Turn the dough out on a lightly floured bench and knead for 10 mins until the dough is smooth and elastic. You have to add extra flour as you go (all flours are different, and with bread making, the humidity etc on the day will change the amount of flour you need) to stop the dough from sticking to your hands and to help bring the dough together. Only add the minimal amount of flour needed so that it is not sticky – the dough is meant to be light and pillowy. After 10 min of kneading, put the dough into a greased bowl, cover with a clean tea towel or plastic wrap and set in a warm spot to prove until doubled in size, about 1 ½ - 2hours.
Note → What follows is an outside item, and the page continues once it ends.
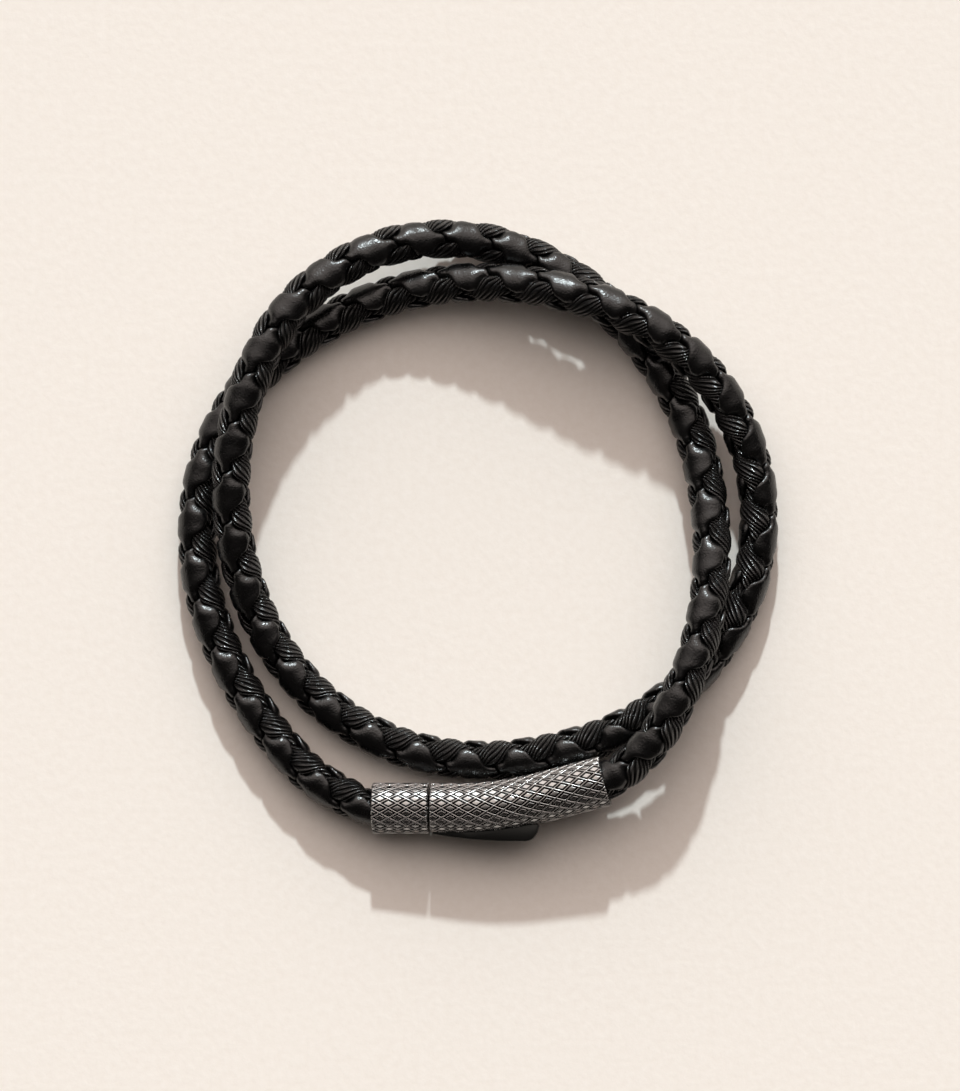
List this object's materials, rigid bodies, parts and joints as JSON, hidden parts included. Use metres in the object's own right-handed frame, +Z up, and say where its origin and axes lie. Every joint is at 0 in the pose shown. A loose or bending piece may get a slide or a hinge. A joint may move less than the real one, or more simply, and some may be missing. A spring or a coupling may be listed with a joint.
{
  "type": "leather wrap bracelet",
  "caption": "Double-wrap bracelet of a round braid of plain leather and ribbed textile strands, with a knurled metal clasp and a press lever.",
  "frame": {"origin": "middle of the bracelet's outline, on the table that it lies on", "axes": "+Z up from the table and through the wrist opening, +Y from the clasp across the opening to the far side of the loops, +X from the clasp's collar towards its barrel"},
  "size_m": [0.078, 0.0808, 0.0105],
  "materials": {
    "nappa_leather": "fine-grained black nappa with a soft sheen",
    "ribbed_textile": "matt black twisted cotton cords lying side by side",
    "gunmetal_steel": "gunmetal plating over a diamond knurl, polished",
    "satin_dark_steel": "satin dark grey"
  },
  "bodies": {
    "bracelet": {"leather_strand_1_first_turn": "nappa_leather", "leather_strand_1_second_turn": "nappa_leather", "leather_strand_2_first_turn": "nappa_leather", "leather_strand_2_second_turn": "nappa_leather", "ribbed_strand_1_first_turn": "ribbed_textile", "ribbed_strand_1_second_turn": "ribbed_textile", "ribbed_strand_2_first_turn": "ribbed_textile", "ribbed_strand_2_second_turn": "ribbed_textile", "clasp_collar": "gunmetal_steel", "clasp_barrel": "gunmetal_steel", "lever_pin": "satin_dark_steel"},
    "lever": {"clasp_lever": "satin_dark_steel"}
  },
  "joints": [
    {"name": "lever_press", "type": "hinge", "parent": "bracelet", "child": "lever", "pos_m": [-0.00185, -0.038, 0.00416], "axis": [-0.0732, 0, 0.9973], "range_deg": [0, 8], "stiffness_Nm_per_rad": 0.02}
  ]
}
While the dough is proving, cook the crayfish. To do this bring a large pot of water to the boil. Once boiling, drop the crayfish in and time 9 minutes from the moment they hit the water. You might need to do this in batches as you want the crayfish to be fully submerged (but be sure to bring the water back up to the boil again before dropping another cray in if doing in batches). Aaron does this step for me, and he says he never salts the water either. If the crayfish is slightly larger, you might need to increase this time by a minute, but we mostly cook ours for 9 minutes. A good tip too, if you are wanting to freeze crayfish, Aaron has tried many different techniques (raw and cooked) and the best way is to cook as mentioned above, and then drain and hang the crawfish over the pot so the tails are facing down and allow to cool. This drains all of the liquid away from the flesh and shell. Once cooled they can be frozen, and this draining technique keeps the flesh a perfect texture and not mushy when thawed. For this recipe - once the crayfish is cooked, set aside to cool completely. This step can be done the day before, and the cooked crayfish kept in the fridge. Once the crayfish is cool enough to handle, remove the tails and then the flesh. You can either cut it down the centre with a sharp knife or on the softer side of the shell, carefully cut down each side of the tail with sharp scissors and break the shell away. This technique will give you rounds of crayfish. Cut the tails up into portions and set aside. You can also break the legs off to serve on the side.
At this stage, you can also wash and prepare the lettuce, and also make the mayo so it’s all ready to go once the buns have baked. Wash the lettuce and snap off into individual leaves. Drain well or use a salad spinner to dry and then set aside. For the mayo, combine the Best Foods in a bowl with a good squeeze of lemon, the chopped chives and season with salt and pepper. Taste and adjust if needed with more lemon or seasoning. Set aside. NOTE: you can also add mustard powder or your favourite hot sauce to the mayo too for a little extra kick.
Once the dough has fully proved, line a baking tray with baking paper and set aside, and knock the air out of the dough by giving it a quick knead. I weigh my dough with scales and then divide that by 9 portions (or 12 if you want a slightly smaller / slider shaped bun), but if you don't have scales, you can eye-ball this. I just weigh them so that they are the exact weight to be not only symmetrical but also to cook evenly amongst them all. Put the 9 or 12 portions on the lined tray with a 1 cm space between them, cover and set aside. Let them prove for a further 20mins. While they are proving, preheat the oven to 180°C (350°F). After 20mins of proving, brush with the beaten egg and bake in the centre of the oven for 13-16 minutes or until golden.
Once the buns are cool enough to handle, cut in half, spread some mayo on the bottom followed by a few leaves of cos lettuce the crayfish and a little extra mayo if wanted. Serve immediately with the crayfish legs on the side, and enjoy!